Life has not been all smooth or rough for that matter; it has been up and down sometimes in the same moment. The joys like when I saw him stand on his own for the first time, or the hard times of being in a hospital watching them wheel him off for surgery. I know the operation was for his good but it doesn't make the fear any less. He would not have reached that joyful moment without the other, but it didn't make that hard moment any easier.
Last month my family and I were invited to a family birthday party for my one-year-old niece. I was really amazed at the amount of work her mom and dad put into this party. Everything was part of the theme including the cupcakes, which her mom had decorated by hand. They did an amazing job of organizing it and I started to think about my kids and their birthday parties. Sorry to say but I don’t think we ever out that much work into our children’s parties. I sometimes do the same thing about therapy and all the possible treatments we have or have not done for our son. Over the years I have met parents who to me seem to have limitless energy and sometimes pocket books to enroll their children in every program there is.
There is a scene in an older comedy movie “Raising Arizona”. In it a childless couple steal one of a sextuplet children to bring up as their own. On the first day they have the child they sit down to lunch with a couple who have five children and the well seasoned mother starts telling them all the things they need to do like shots and setting up a college fund. The new father who is played by Nicolas Cage looks as if his head is going to explode with all the new information. This is how I have felt when talking to these super parents, I feel like hyperventilating, thinking about all the things I have not done.
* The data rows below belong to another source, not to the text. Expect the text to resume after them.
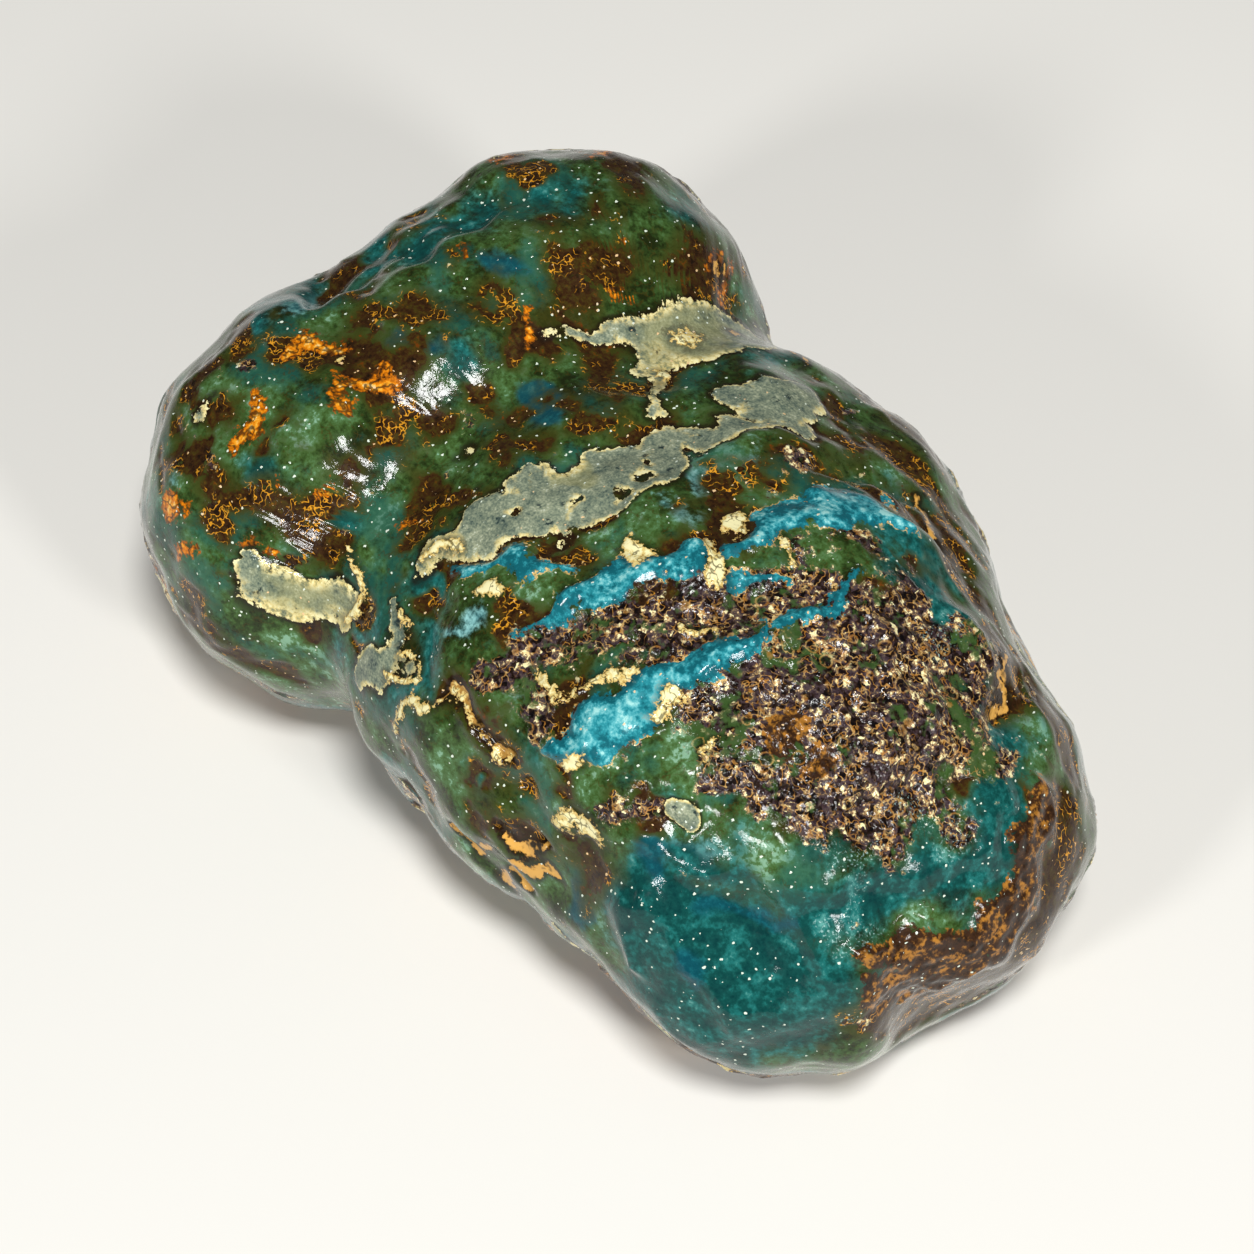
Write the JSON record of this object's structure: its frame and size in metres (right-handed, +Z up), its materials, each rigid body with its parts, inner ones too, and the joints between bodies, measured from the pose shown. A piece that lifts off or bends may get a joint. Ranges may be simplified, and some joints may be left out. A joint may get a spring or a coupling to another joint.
{
  "type": "rough blue amber nodule",
  "caption": "Rough tumbled nodule of blue amber, mottled teal, green and brown, lying on a worn flat base.",
  "frame": {"origin": "on the resting plane, under the middle of the bounding box", "axes": "+Z up from the worn base, +X along the nodule to its thick, pitted end"},
  "size_m": [0.0582, 0.0386, 0.0246],
  "materials": {
    "amber": "gloss"
  },
  "bodies": {
    "root": {"nodule": "amber"}
  },
  "joints": []
}
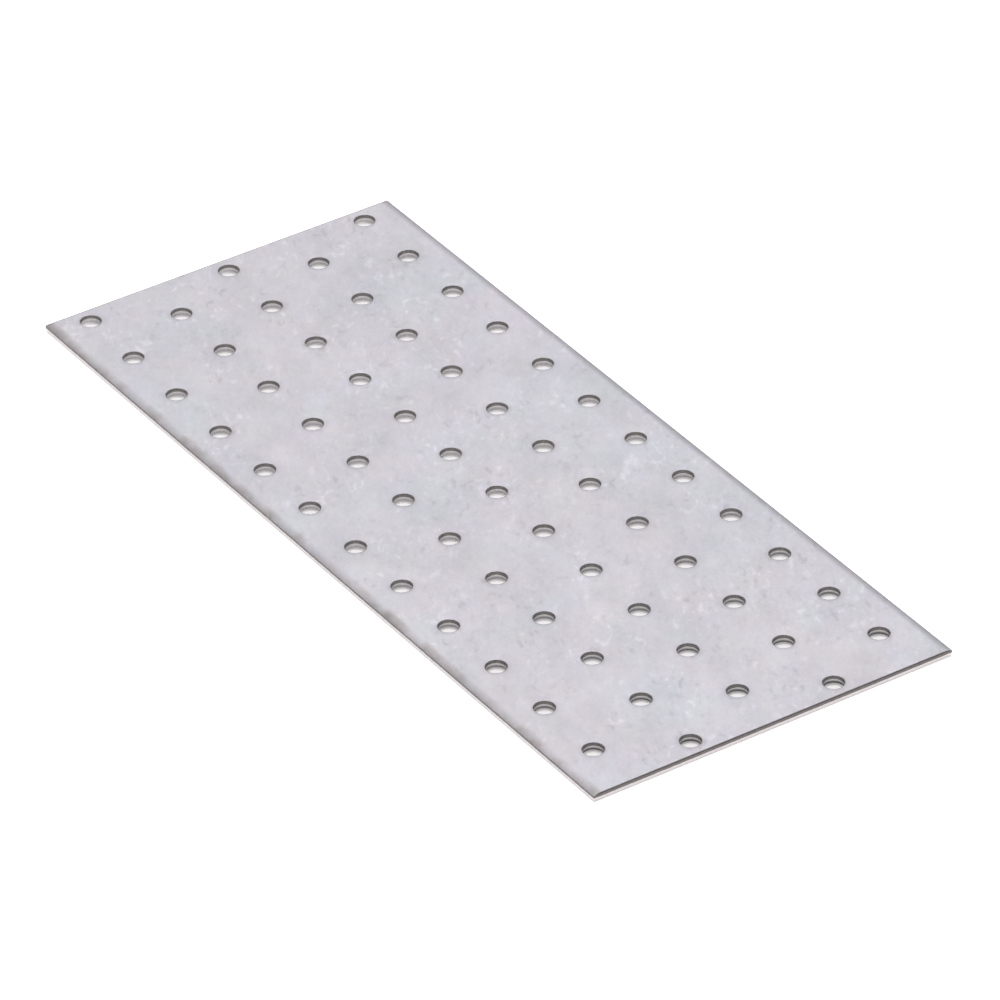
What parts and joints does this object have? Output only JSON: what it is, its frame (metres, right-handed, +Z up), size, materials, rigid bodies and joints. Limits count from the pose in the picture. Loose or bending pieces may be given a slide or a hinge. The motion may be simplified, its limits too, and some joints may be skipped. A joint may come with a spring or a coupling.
{
  "type": "perforated nail plate",
  "caption": "Flat galvanised steel mending plate with staggered rows of round nail holes, for joining timbers in one plane.",
  "frame": {"origin": "centre of the underside of the plate", "axes": "+X along the length, towards the end where the rows either side of the middle come within 5 mm of the end; +Y across the width; +Z up through the thickness, out of the rolled-over face"},
  "size_m": [0.24, 0.1, 0.002],
  "materials": {
    "galvanised_steel": "hot-dip galvanised, dull grey with a faint spangle"
  },
  "bodies": {
    "root": {"nail_plate": "galvanised_steel"}
  },
  "joints": []
}
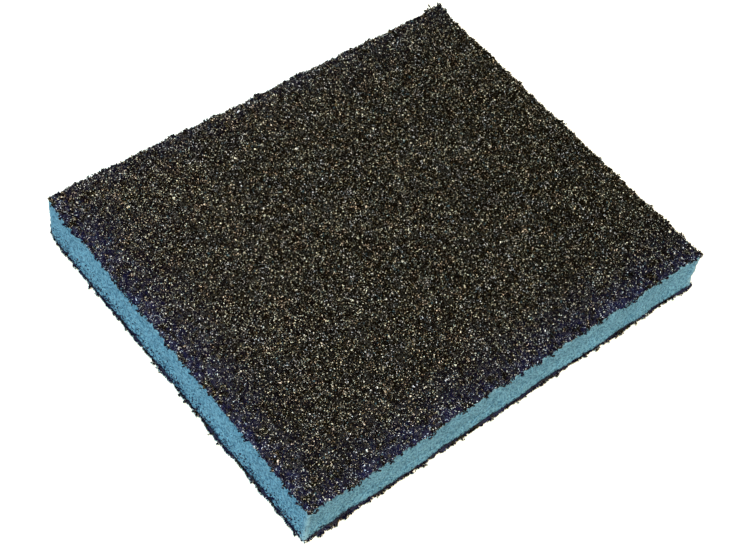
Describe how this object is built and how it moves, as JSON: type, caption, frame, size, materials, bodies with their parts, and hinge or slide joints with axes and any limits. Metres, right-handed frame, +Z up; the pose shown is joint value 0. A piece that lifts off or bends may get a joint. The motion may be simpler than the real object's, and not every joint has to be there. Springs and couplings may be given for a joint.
{
  "type": "sanding block",
  "caption": "Flat double-sided sanding sponge: a soft foam pad with coarse dark abrasive on both wide faces, for sanding by hand.",
  "frame": {"origin": "middle of the bottom face, on the surface that the pad lies on", "axes": "+X along the pad's length, +Y along its width, +Z up through its thickness"},
  "size_m": [0.12, 0.098, 0.013],
  "materials": {
    "foam": "light blue polyurethane foam with fine open cells, dull",
    "bond_resin": "dark indigo cured resin, slightly glossy",
    "abrasive_grain": "coarse dark brown-black abrasive grain with glassy facets that glint"
  },
  "bodies": {
    "root": {"bottom_grit_layer": "abrasive_grain", "bottom_bond_coat": "bond_resin", "foam_core": "foam", "top_bond_coat": "bond_resin", "top_grit_layer": "abrasive_grain"}
  },
  "joints": []
}
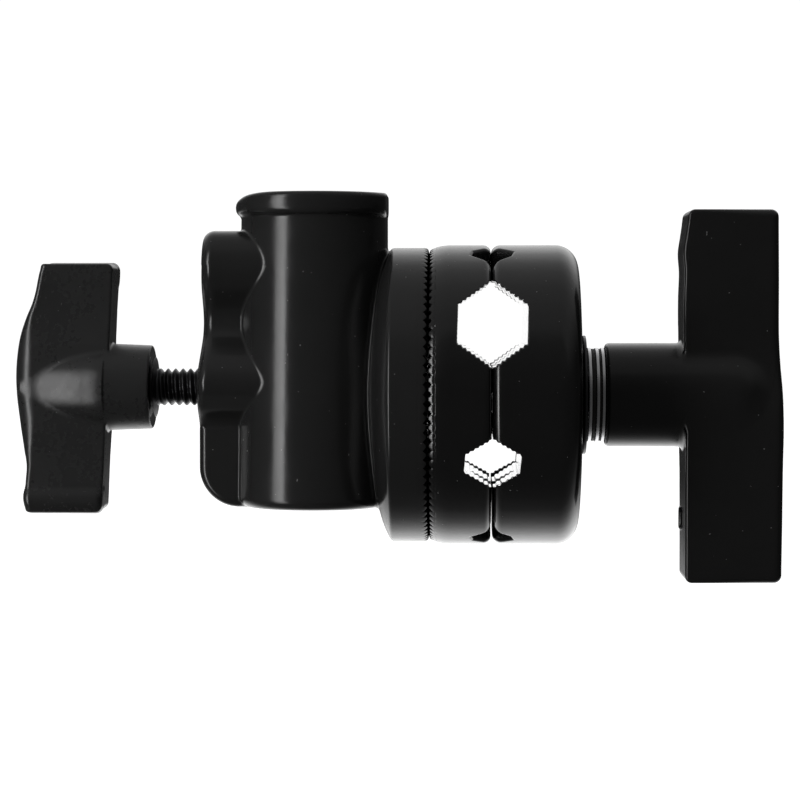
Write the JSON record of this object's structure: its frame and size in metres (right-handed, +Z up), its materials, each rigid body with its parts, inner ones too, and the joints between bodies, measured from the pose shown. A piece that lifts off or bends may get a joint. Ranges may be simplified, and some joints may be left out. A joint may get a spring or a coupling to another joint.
{
  "type": "grip head clamp",
  "caption": "Swivelling grip head: a wing-screw stand socket joined by a toothed face to round V-grooved jaws closed by a T-handle.",
  "frame": {"origin": "where the stand socket's vertical axis crosses the main stud's axis", "axes": "+X along the main stud towards the T-handle, +Z up along the stand socket, +Y towards the back of the grip grooves"},
  "size_m": [0.1637, 0.0636, 0.0821],
  "materials": {
    "black_casting": "gloss",
    "black_steel": "satin",
    "bright_steel": "satin",
    "spring_steel": "satin",
    "thread_insert": "satin",
    "friction_polymer": "matte",
    "brass": "satin"
  },
  "bodies": {
    "receiver": {"receiver_body": "black_casting", "main_stud": "black_steel", "stud_lock_pin": "bright_steel", "knob_thread_insert": "thread_insert"},
    "inner_jaw": {"inner_jaw": "black_casting", "alignment_pin_front": "bright_steel", "alignment_pin_back": "bright_steel", "jaw_spring": "spring_steel"},
    "outer_jaw": {"outer_jaw": "black_casting"},
    "thrust_stack": {"cone_washer": "black_steel", "thrust_washer_inner": "bright_steel", "friction_washer_inner": "friction_polymer", "thrust_washer_middle": "bright_steel", "friction_washer_outer": "friction_polymer", "thrust_washer_outer": "bright_steel"},
    "t_handle": {"t_handle": "black_casting", "handle_thread_insert": "thread_insert"},
    "pressure_pad": {"pressure_pad": "brass"},
    "wing_knob": {"wing_knob": "black_casting", "knob_stud": "black_steel", "knob_washer": "black_steel"}
  },
  "joints": [
    {"name": "jaw_swivel", "type": "hinge", "parent": "receiver", "child": "inner_jaw", "pos_m": [0.0305, 0, 0], "axis": [1, 0, 0], "continuous": true},
    {"name": "jaw_open", "type": "slide", "parent": "inner_jaw", "child": "outer_jaw", "axis": [1, 0, 0], "range_m": [0, 0.008], "deforming": ["jaw_spring"]},
    {"name": "stack_slide", "type": "slide", "parent": "receiver", "child": "thrust_stack", "axis": [1, 0, 0], "range_m": [0, 0.008]},
    {"name": "handle_turn", "type": "hinge", "parent": "thrust_stack", "child": "t_handle", "pos_m": [0.07, 0, 0], "axis": [1, 0, 0], "range_deg": [0, 1920]},
    {"name": "pad_slide", "type": "slide", "parent": "receiver", "child": "pressure_pad", "axis": [1, 0, 0], "range_m": [0, 0.0085]},
    {"name": "knob_turn", "type": "hinge", "parent": "pressure_pad", "child": "wing_knob", "pos_m": [-0.03, 0, 0.0016], "axis": [1, 0, 0], "range_deg": [0, 1912.5]}
  ],
  "couplings": [
    {"joint": "stack_slide", "follows": "handle_turn", "m_per_rad": 0.00023873},
    {"joint": "jaw_open", "follows": "handle_turn", "m_per_rad": 0.00023873},
    {"joint": "pad_slide", "follows": "knob_turn", "m_per_rad": 0.00025465}
  ]
}
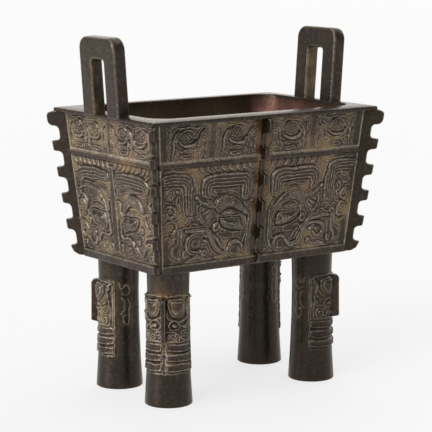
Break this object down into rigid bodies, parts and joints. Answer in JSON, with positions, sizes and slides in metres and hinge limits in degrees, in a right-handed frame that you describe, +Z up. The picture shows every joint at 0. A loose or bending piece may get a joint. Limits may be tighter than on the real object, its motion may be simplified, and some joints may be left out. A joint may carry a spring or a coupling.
{
  "type": "square bronze ding",
  "caption": "Cast bronze square cauldron: a tapering basin with toothed flanges and animal-mask relief, round legs and upright loop handles.",
  "frame": {"origin": "middle of the footprint, on the surface that the four feet stand on", "axes": "+Z up, +X along the long walls, -Y out of one long wall; the handles stand on the short walls at -X and +X"},
  "size_m": [0.2018, 0.1368, 0.2525],
  "materials": {
    "bronze": "dark brown-grey patinated cast bronze, semi-satin, with olive-tan dirt in the grooves and worn warmer edges"
  },
  "bodies": {
    "root": {"ding": "bronze"}
  },
  "joints": []
}
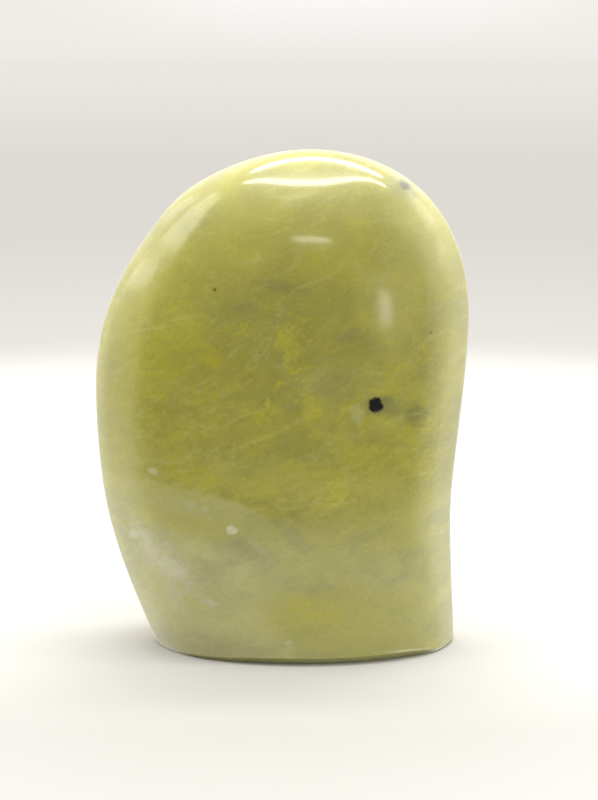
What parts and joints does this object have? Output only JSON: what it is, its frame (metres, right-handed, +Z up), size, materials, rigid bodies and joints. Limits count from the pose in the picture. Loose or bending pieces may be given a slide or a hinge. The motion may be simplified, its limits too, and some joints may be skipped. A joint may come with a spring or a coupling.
{
  "type": "polished serpentine freeform",
  "caption": "Polished yellow-green serpentine freeform: a rounded, slightly leaning slab of stone that stands upright on a sawn flat base.",
  "frame": {"origin": "middle of the bounding box, on the plane of the sawn base that the stone stands on", "axes": "+Z up from the base to the crest, +X across the broad face to the picture's right, -Y the front face, +Y through the thickness to the back"},
  "size_m": [0.1114, 0.0478, 0.1505],
  "materials": {
    "serpentine": "polished to a wet gloss, olive to yellow-green with a paler grey-green foot, cloudy mottling and small dark inclusions"
  },
  "bodies": {
    "root": {"stone": "serpentine"}
  },
  "joints": []
}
I spend way too much time on the past and what I could have done better. I spend time comparing my family to others and it isn’t fair to that family or to my family. Just like our children, whether differently abled or not, each family is different. Looking at what they are doing from my external view could never be accurate. We have had seasons of great activity and seasons of rest, times in which we were all together and getting along and times when we had to seat the kids in certain order in the car just to keep the peace.